*Instruction*. Quote exactly, and only, the lines of the material below from the line with "# The broken" through the line with "if empty is".

*Data block*.
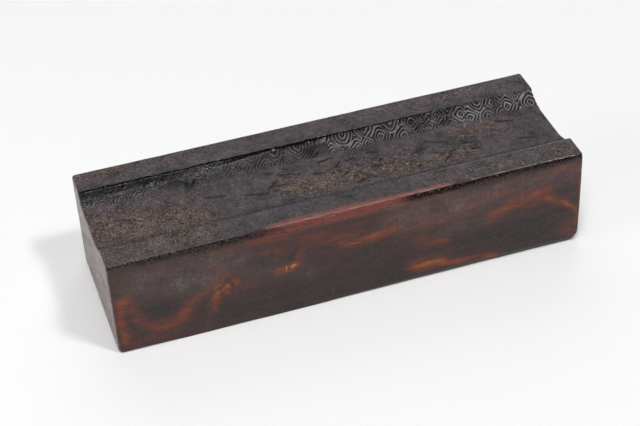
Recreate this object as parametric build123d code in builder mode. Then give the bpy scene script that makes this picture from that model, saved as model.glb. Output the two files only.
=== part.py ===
from build123d import *

import math
import os

# One half of a two-part mould for pressing ink sticks. It is a single billet of dark, close-grained
# hardwood. A shallow trough runs the whole length of its top and out through both ends. The flat
# borders on either side are the parting faces, where the other half of the mould lies on this one.
#
# Millimetres. X runs along the trough, Y across it and Z up, with the front face towards -Y.
# The origin is at the centre of the underside, on the surface that the block stands on.

# The billet.
LENGTH = 200.0
WIDTH = 66.0
HEIGHT = 44.0

# The trough: a flat floor between two coved walls that leave it tangentially.
TROUGH_WIDTH = 40.4
TROUGH_DEPTH = 5.1
COVE_RADIUS = 17.4

# Edges rounded by handling. The back arris of the top is still nearly sharp.
CORNER_RADIUS = 1.6
FRONT_ARRIS_RADIUS = 1.5
BACK_ARRIS_RADIUS = 0.4
BOTTOM_RADIUS = 0.9
MOUTH_RADIUS = 0.8
END_RADIUS = 0.4

# Wear: the lower front arris is bruised away towards the right, and the corner there is broken off.
WEAR_FROM_X = -20.0
WEAR_RISE = 2.6
WEAR_REACH = 1.6
WEAR_START = 0.1
BROKEN_CORNER = 4.5

# A gouge slip in the back cove, where the tool ran across the pattern.
SLIP_X = -54.5
SLIP_WIDTH = 3.2
SLIP_LENGTH = 5.0
SLIP_DEPTH = 0.9
SLIP_TAPER = -12

floor_z = HEIGHT - TROUGH_DEPTH
cove_angle = math.degrees(math.acos(1 - TROUGH_DEPTH / COVE_RADIUS))
floor_half = TROUGH_WIDTH / 2 - COVE_RADIUS * math.sin(math.radians(cove_angle))


def top_corners(sketch):
    """The section's corners at its highest level, from front to back."""
    return sketch.vertices().group_by(Axis.Y)[-1].sort_by(Axis.X)


with BuildPart() as mould_block:
    # The section across the trough, drawn for one side and mirrored, with its long edges eased.
    with BuildSketch(Plane.YZ.offset(-LENGTH / 2)) as section:
        with BuildLine():
            floor_line = Line((0, floor_z), (floor_half, floor_z))
            cove = JernArc(floor_line @ 1, (1, 0), COVE_RADIUS, cove_angle)
            Polyline(cove @ 1, (WIDTH / 2, HEIGHT), (WIDTH / 2, 0), (0, 0))
            mirror(about=Plane.YZ)
        make_face()
        fillet(top_corners(section)[1:3], MOUTH_RADIUS)
        fillet(top_corners(section)[0], FRONT_ARRIS_RADIUS)
        fillet(top_corners(section)[-1], BACK_ARRIS_RADIUS)
        fillet(section.vertices().group_by(Axis.Y)[0], BOTTOM_RADIUS)
    extrude(amount=LENGTH)

    # The outline seen from above rounds the upright corners.
    with BuildSketch():
        RectangleRounded(LENGTH, WIDTH, CORNER_RADIUS)
    extrude(amount=HEIGHT, mode=Mode.INTERSECT)

    # The outline seen from the front eases the ends of the top and the underside.
    with BuildSketch(Plane.XZ.offset(-WIDTH / 2)):
        with Locations((0, HEIGHT / 2)):
            RectangleRounded(LENGTH, HEIGHT, END_RADIUS)
    extrude(amount=WIDTH, mode=Mode.INTERSECT)

    # The bruised stretch of the lower front arris, growing from nothing towards the right end.
    with BuildSketch(Plane.YZ.offset(WEAR_FROM_X)):
        with Locations((-WIDTH / 2, 0)):
            Polygon((0, 0), (WEAR_START, 0), (0, WEAR_START), align=None)
    with BuildSketch(Plane.YZ.offset(LENGTH / 2)):
        with Locations((-WIDTH / 2, 0)):
            Polygon((0, 0), (WEAR_REACH, 0), (0, WEAR_RISE), align=None)
    loft(mode=Mode.SUBTRACT)

    # The broken corner: what lies beyond a plane across the lower right front corner is gone.
    corner = Vector(LENGTH / 2, -WIDTH / 2, 0)
    inward = Vector(-1, 1, 1)
    break_plane = Plane(origin=corner + inward * (BROKEN_CORNER / 3), z_dir=-inward)
    split(bisect_by=break_plane, keep=Keep.BOTTOM)

    # The gouge slip, cut square into the cove halfway up it.
    slip_angle = math.radians(cove_angle / 2)
    slip_y = floor_half + COVE_RADIUS * math.sin(slip_angle)
    slip_z = floor_z + COVE_RADIUS * (1 - math.cos(slip_angle))
    slip_normal = Vector(0, -math.sin(slip_angle), math.cos(slip_angle))
    slip_plane = Plane(origin=(SLIP_X, slip_y, slip_z), x_dir=(1, 0, 0), z_dir=slip_normal)
    with BuildSketch(slip_plane.offset(-SLIP_DEPTH)):
        Ellipse(SLIP_WIDTH / 2, SLIP_LENGTH / 2)
    extrude(amount=2 * SLIP_DEPTH, taper=SLIP_TAPER, mode=Mode.SUBTRACT)

mould_block.part.label = "mould_block"

os.makedirs("parts", exist_ok=True)
export_step(mould_block.part, "parts/mould_block.step")

print(f"floor {2 * floor_half:.2f} mm wide at z {floor_z:.2f} mm, coves {cove_angle:.1f} degrees")
print(f"volume {mould_block.part.volume / 1000:.1f} cm3, box {mould_block.part.bounding_box()}")
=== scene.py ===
# %% [markdown]
# # Half of a carved hardwood mould for pressing ink sticks
# Soft ink paste was pressed between two of these blocks and came out as a flat stick with patterned
# sides. Each half is one billet of heavy, dark wood. A shallow trough runs along its top between two
# flat borders, and the coved walls of the trough are carved with nested wave lines.
#
# The CAD model fixes the size and the plain shape. This script makes what the eye looks for: the
# carving, the worn arrises, the figured polished sides and the inky, dusty top.

# %% Load the frame
import math

import bpy
import numpy as np
from mathutils import Matrix, Vector
from mathutils.geometry import delaunay_2d_cdt


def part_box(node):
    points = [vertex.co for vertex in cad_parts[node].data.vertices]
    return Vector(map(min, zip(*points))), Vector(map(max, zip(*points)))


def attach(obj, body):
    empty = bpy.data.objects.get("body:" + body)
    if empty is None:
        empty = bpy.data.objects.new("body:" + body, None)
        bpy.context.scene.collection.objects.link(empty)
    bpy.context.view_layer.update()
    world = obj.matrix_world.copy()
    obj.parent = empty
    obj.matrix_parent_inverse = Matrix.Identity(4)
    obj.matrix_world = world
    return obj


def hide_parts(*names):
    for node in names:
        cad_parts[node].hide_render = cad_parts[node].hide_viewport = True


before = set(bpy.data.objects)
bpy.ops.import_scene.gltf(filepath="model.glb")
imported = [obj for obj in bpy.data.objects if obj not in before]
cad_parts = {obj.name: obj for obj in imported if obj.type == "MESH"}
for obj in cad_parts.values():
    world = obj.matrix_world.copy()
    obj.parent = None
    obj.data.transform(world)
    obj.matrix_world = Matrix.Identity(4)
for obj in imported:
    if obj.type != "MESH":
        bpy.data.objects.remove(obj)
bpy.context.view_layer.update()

BLOCK = "mould_block"
MM = 0.001

low, high = (np.array(corner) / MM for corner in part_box(BLOCK))
LENGTH, WIDTH, HEIGHT = high - low
print(f"the block is {LENGTH:.1f} x {WIDTH:.1f} x {HEIGHT:.1f} mm")

# %% [markdown]
# ## The camera
# A long lens from a little way off keeps the long edges of a small object nearly parallel, which is
# how small objects are usually pictured. The camera goes on a circle round the block: an azimuth, a
# height angle and a distance say where it is, and a small roll tips it. Building it from those few
# numbers keeps every one of them easy to change.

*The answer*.
    # The broken corner: what lies beyond a plane across the lower right front corner is gone.
    corner = Vector(LENGTH / 2, -WIDTH / 2, 0)
    inward = Vector(-1, 1, 1)
    break_plane = Plane(origin=corner + inward * (BROKEN_CORNER / 3), z_dir=-inward)
    split(bisect_by=break_plane, keep=Keep.BOTTOM)

    # The gouge slip, cut square into the cove halfway up it.
    slip_angle = math.radians(cove_angle / 2)
    slip_y = floor_half + COVE_RADIUS * math.sin(slip_angle)
    slip_z = floor_z + COVE_RADIUS * (1 - math.cos(slip_angle))
    slip_normal = Vector(0, -math.sin(slip_angle), math.cos(slip_angle))
    slip_plane = Plane(origin=(SLIP_X, slip_y, slip_z), x_dir=(1, 0, 0), z_dir=slip_normal)
    with BuildSketch(slip_plane.offset(-SLIP_DEPTH)):
        Ellipse(SLIP_WIDTH / 2, SLIP_LENGTH / 2)
    extrude(amount=2 * SLIP_DEPTH, taper=SLIP_TAPER, mode=Mode.SUBTRACT)

mould_block.part.label = "mould_block"

os.makedirs("parts", exist_ok=True)
export_step(mould_block.part, "parts/mould_block.step")

print(f"floor {2 * floor_half:.2f} mm wide at z {floor_z:.2f} mm, coves {cove_angle:.1f} degrees")
print(f"volume {mould_block.part.volume / 1000:.1f} cm3, box {mould_block.part.bounding_box()}")
=== scene.py ===
# %% [markdown]
# # Half of a carved hardwood mould for pressing ink sticks
# Soft ink paste was pressed between two of these blocks and came out as a flat stick with patterned
# sides. Each half is one billet of heavy, dark wood. A shallow trough runs along its top between two
# flat borders, and the coved walls of the trough are carved with nested wave lines.
#
# The CAD model fixes the size and the plain shape. This script makes what the eye looks for: the
# carving, the worn arrises, the figured polished sides and the inky, dusty top.

# %% Load the frame
import math

import bpy
import numpy as np
from mathutils import Matrix, Vector
from mathutils.geometry import delaunay_2d_cdt


def part_box(node):
    points = [vertex.co for vertex in cad_parts[node].data.vertices]
    return Vector(map(min, zip(*points))), Vector(map(max, zip(*points)))


def attach(obj, body):
    empty = bpy.data.objects.get("body:" + body)
    if empty is None:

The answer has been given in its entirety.